TS-1 is a titanosilicate zeolite where Ti is introduced into the framework of zeolites of the MFI structure. Titanosilicates demonstrate redox catalysis, quite distinct from conventional aluminosilicate zeolites. Dr. Tatsumi has discovered that TS-1 zeolite can catalyze the oxidation of chemically inactive simple alkanes at low temperature using H2O2 as oxidant. This discovery highlighted a special feature of TS-1 as a unique oxidation catalyst, attracting attention of a large number of researchers in the area of zeolites catalysis. He has succeeded in synthesizing new types of zeolites containing Ti in the framework such as Ti-SAPO-37, Ti-MWW, and Ti-YNU-1 and also Ti-containing mesoporous molecular sieves. He has also carried out the solid-state synthesis of Ti-beta, which could be an improved synthesis method. It is particularly noteworthy that Ti-MWW zeolite showed an alkene epoxidation activity several times as high as TS-1 that is a current industrial catalyst. Ti-YNU-1 has a new type of zeolite topology with 12-membered ring large pore; therefore it showed a very high activity in the epoxidation of bulky cyclic alkenes. It has been made clear that in this type of liquid phase oxidation using aqueous H2O2 as oxidant the hydrophobicity of the catalyst surface is critically important. Thus it has been revealed that the introduction of organic moieties resulted in the enhancement of the catalytic activity of Ti-containing mesoporous materials. Furthermore, he has synthesized a novel inorganic-organic hybrid zeolite ZOL, in which a methylene group is incorporated as a lattice. This hybrid zeolite material is synthesized from an organosilane with a bridging methylene group between two silicon atoms (Si-CH2-Si) to be substituted for a siloxane bridge (Si-O-Si) and has changed the concept of "zeolites" that has been considered as silica-based porous crystalline materials. ZOL materials have high hydrophobicity and demonstrate the shape-selectivity in hydrocarbon adsorption. He has also succeeded in expanding interlayer pore of zeolites of a layered type by silylating layered precursors of zeolites followed by calcination. This is a new methodology of building a variety of zeolites structures, those with large pores in particular, starting from layered sheets of zeolites as nanoparts.

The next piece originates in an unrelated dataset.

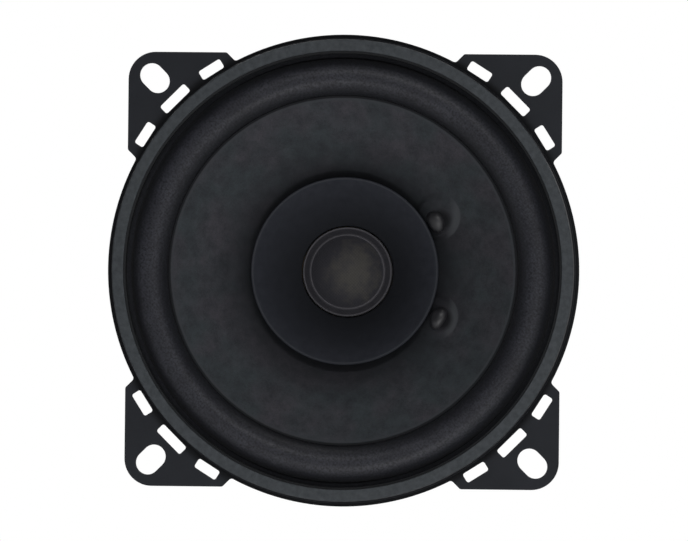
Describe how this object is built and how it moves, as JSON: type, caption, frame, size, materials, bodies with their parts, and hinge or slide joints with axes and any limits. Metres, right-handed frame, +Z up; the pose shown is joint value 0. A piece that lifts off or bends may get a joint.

Mesoporous molecular sieves have attracted much attention of chemists and materials scientists because of emerging applications in catalysis, adsorption, sensors, and separations. They are analogous to zeolites, but their pore size is extremely large compared to zeolites pores, accommodating large reactants and products and mitigating the problem with their diffusion. Dr. Tatsumi has succeeded in the synthesis of a cubic 3-dimensional mesoporous molecular sieve Ti-MCM-48, which proved to be an active oxidation catalyst for bulky reactants impossible to be oxidized by zeolites. Although mesoporous molecular sieves had been reported to be unstable to water and mechanical impact, he has discovered that the mesostructure can be greatly stabilized by silylating the surface silanol groups on mesoporous materials. He has also found that in acidic synthesis using cationic surfactants as a structure directing agent (SDA) the mesostructures are transformed in the solid-solid manner and highly dependent of the counter anion as well as the cation, thus establishing the fundamental principles of control of the mesostructures. Although the use of anionic surfactants as a SDA for the synthesis of the mesoporous silica had been strongly desired, the synthesis of mesoporous silica by using an anionic surfactant had been unsuccessful for long time. He has developed a method of synthesizing the anionic surfactant templated mesoporous silica, AMS. The use of anionic surfactant as a SDA for the formation of the mesostructured silica-micelle composite has been presented as the "S- N+∼I- pathway" that is promoted by the use of an organoalkoxysilane containing an amino group. Some of the AMS materials have mesostructures that have never been synthesized by using either cationic or nonionic surfactants; their structures have long-range periodical modulations. By using amino acid derived anionic surfactants, a new type of enantioenriched mesoporous material in the shape of helical rod, in which helical channels are running through. This is a purely inorganic chiral material, which could be utilized for the synthesis of and the separation of racemic mixtures into enantiomerically pure chemicals.
Dr. Tatsumi has also conducted researches into acid catalysis by zeolites; he found the effect of diluents in the Beckmann rearrangement, and achieved shape-selective control over alkene hydration. He has also discovered the unique features of metal nanoparticles and clusters incorporated into zeolite pores and led to the development of advanced catalysts active in alkane aromatization, selective synthesis of gasoline-range hydrocarbons from synthesis gas, and deep hydrodesulfurization of light oil.
In summary Dr. Takashi Tatsumi has achieved magnificent results through close coordination of the syntheses of novel porous materials with their application to useful catalytic reactions. He would deserve to receive the Chemical Society of Japan (CSJ) Award.